User Brochure Format: The User Brochure is modular and uses flow-charting to guide the donor historian through the donor questionnaire process. Each question is a complete section that begins on a new page, so that changes to the DHQ and the aDHQ can be easily modified in the User Brochure. Each section contains the following information:


            Question: Question number and the question.

Donor Eligibility: This section provides additional information to the donor historian on donor eligibility requirements for each question.

Note: Optional field; additional relevant information relating to the donor question.

Flow Chart: Each question is flow-charted using standard flow-charting symbols. 
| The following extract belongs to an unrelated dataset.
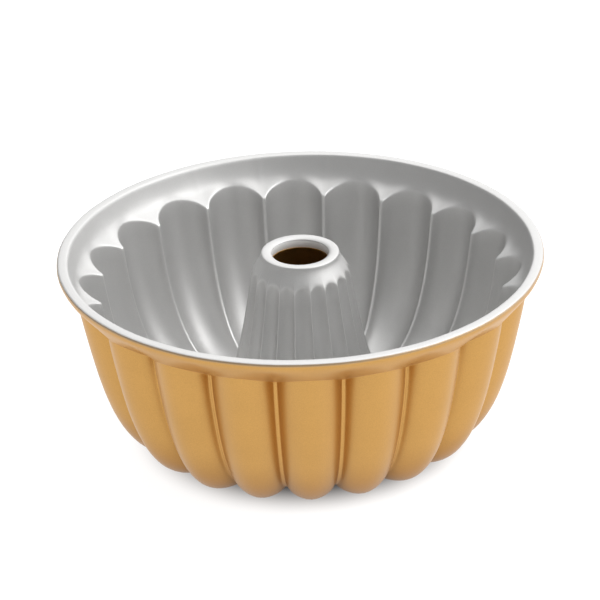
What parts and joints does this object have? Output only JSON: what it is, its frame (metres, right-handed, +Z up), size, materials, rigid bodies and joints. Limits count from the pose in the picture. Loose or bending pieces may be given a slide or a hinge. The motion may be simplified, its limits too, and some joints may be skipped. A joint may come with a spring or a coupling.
{
  "type": "bundt pan",
  "caption": "Fluted ring cake pan: a thick round casting with a hollow fluted centre tube, a flat lip, a grey non-stick inside and a gold outside, for baking a ring cake.",
  "frame": {"origin": "centre of the circle of flats that the pan rests on, at the height of the surface it stands on", "axes": "+Z up along the tube's axis, out of the open top; one flute's middle line lies on +X"},
  "size_m": [0.2598, 0.2598, 0.1072],
  "materials": {
    "cast_aluminium": "satin",
    "nonstick_grey": "satin",
    "gold_coat": "satin"
  },
  "bodies": {
    "root": {"cast_body": "cast_aluminium", "nonstick_lining": "nonstick_grey", "gold_outer_coat": "gold_coat"}
  },
  "joints": []
}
                        Square -- Statement

                        Diamond -- Question/decision point

                        Oval -- Action

                        Arrow -- Move to the next question

Each question ends with an ARROW that indicates to “move to the next question;” however, blood centers must follow their established policies concerning whether or not the donor suitability process is terminated when it is known that the donor will be deferred.


Donor Deferrals: For some questions, a “yes” answer calls for a required deferral, either indefinitely or for a specified period of time. A required deferral is designated in the flow chart by the Action “Defer donor.” The donor historian may need to refer to the blood center’s SOP to determine if and when the donor may be eligible to return.
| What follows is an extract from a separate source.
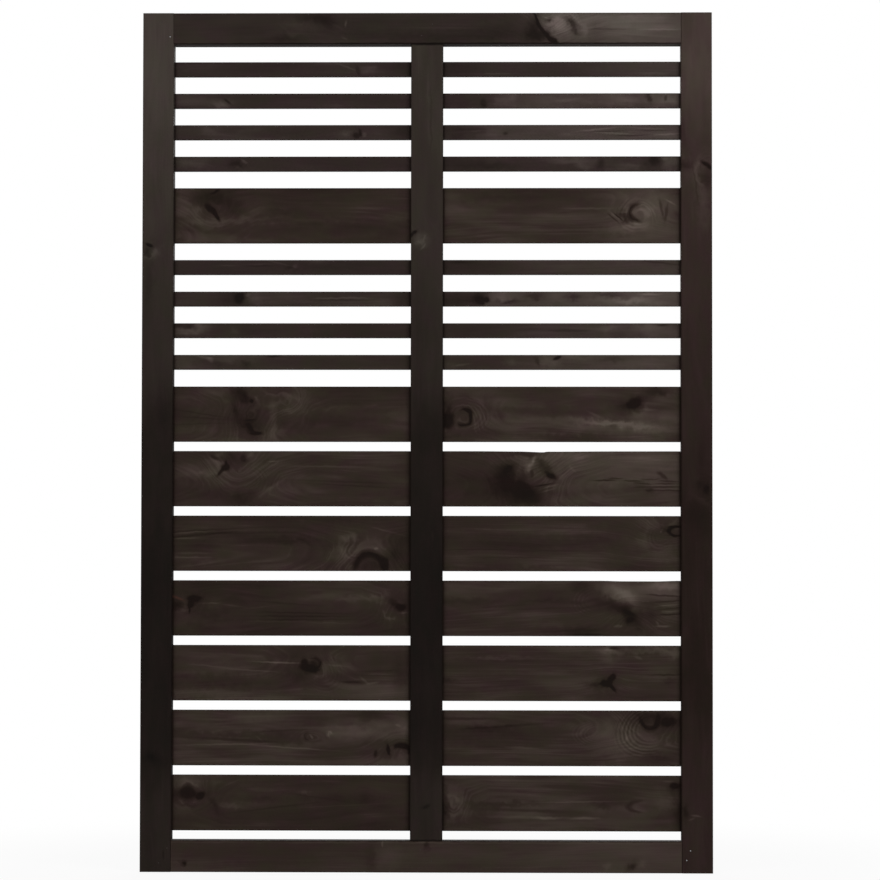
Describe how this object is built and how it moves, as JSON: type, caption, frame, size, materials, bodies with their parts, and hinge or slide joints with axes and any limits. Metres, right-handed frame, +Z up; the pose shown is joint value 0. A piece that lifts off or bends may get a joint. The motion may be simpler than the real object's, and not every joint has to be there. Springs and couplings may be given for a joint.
{
  "type": "timber fence panel",
  "caption": "Framed timber fence panel with wide boards and narrow slats let into its stiles and centre mullion.",
  "frame": {"origin": "foot of the left stile's outer side face, midway through the frame's depth", "axes": "+X along the panel from the left stile to the right one, +Y from its front to its back, +Z up"},
  "size_m": [1.195, 0.045, 1.8],
  "materials": {
    "frame_timber": "dark brown penetrating stain on planed softwood, satin, grain and knots showing through",
    "board_timber": "dark brown penetrating stain on planed softwood, satin, grain and knots showing through",
    "slat_timber": "dark brown penetrating stain on planed softwood, satin, grain and knots showing through"
  },
  "bodies": {
    "root": {"bottom_rail": "frame_timber", "left_belt_board": "board_timber", "left_low_board_1": "board_timber", "left_low_board_2": "board_timber", "left_low_board_3": "board_timber", "left_low_board_4": "board_timber", "left_low_board_5": "board_timber", "left_low_board_6": "board_timber", "left_low_board_7": "board_timber", "left_low_slat_1": "slat_timber", "left_low_slat_2": "slat_timber", "left_low_slat_3": "slat_timber", "left_low_slat_4": "slat_timber", "left_stile": "frame_timber", "left_top_slat_1": "slat_timber", "left_top_slat_2": "slat_timber", "left_top_slat_3": "slat_timber", "left_top_slat_4": "slat_timber", "mullion": "frame_timber", "right_belt_board": "board_timber", "right_low_board_1": "board_timber", "right_low_board_2": "board_timber", "right_low_board_3": "board_timber", "right_low_board_4": "board_timber", "right_low_board_5": "board_timber", "right_low_board_6": "board_timber", "right_low_board_7": "board_timber", "right_low_slat_1": "slat_timber", "right_low_slat_2": "slat_timber", "right_low_slat_3": "slat_timber", "right_low_slat_4": "slat_timber", "right_stile": "frame_timber", "right_top_slat_1": "slat_timber", "right_top_slat_2": "slat_timber", "right_top_slat_3": "slat_timber", "right_top_slat_4": "slat_timber", "top_rail": "frame_timber"}
  },
  "joints": []
}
For other questions, a “yes” answer may not require a deferral; rather, it may trigger a line of questioning to determine if the donor is eligible. The donor historian will need to refer to the blood center’s SOP for follow-up questions to determine suitability. This type of deferral is designated in the flow chart by the Action “ Defer donor per SOP.” For example, if a donor answers “yes” to the question “In the past 12 months, have you had a blood transfusion?,” certain blood centers may ask further questions regarding the kind of blood. Some blood centers may allow donors with confirmed receipt of autologous blood only to donate. Other centers may simply defer all donors who received blood in the last 12 months, regardless of whether the blood was allogeneic or autologous.


Each blood center’s SOP must define how the donor responses to the follow-up questions will be documented on the DHQ. Responses should be documented with sufficient detail to determine the reason for donor acceptance or deferral.


References:  A list of references concerning donor eligibility is included at the end of the questions.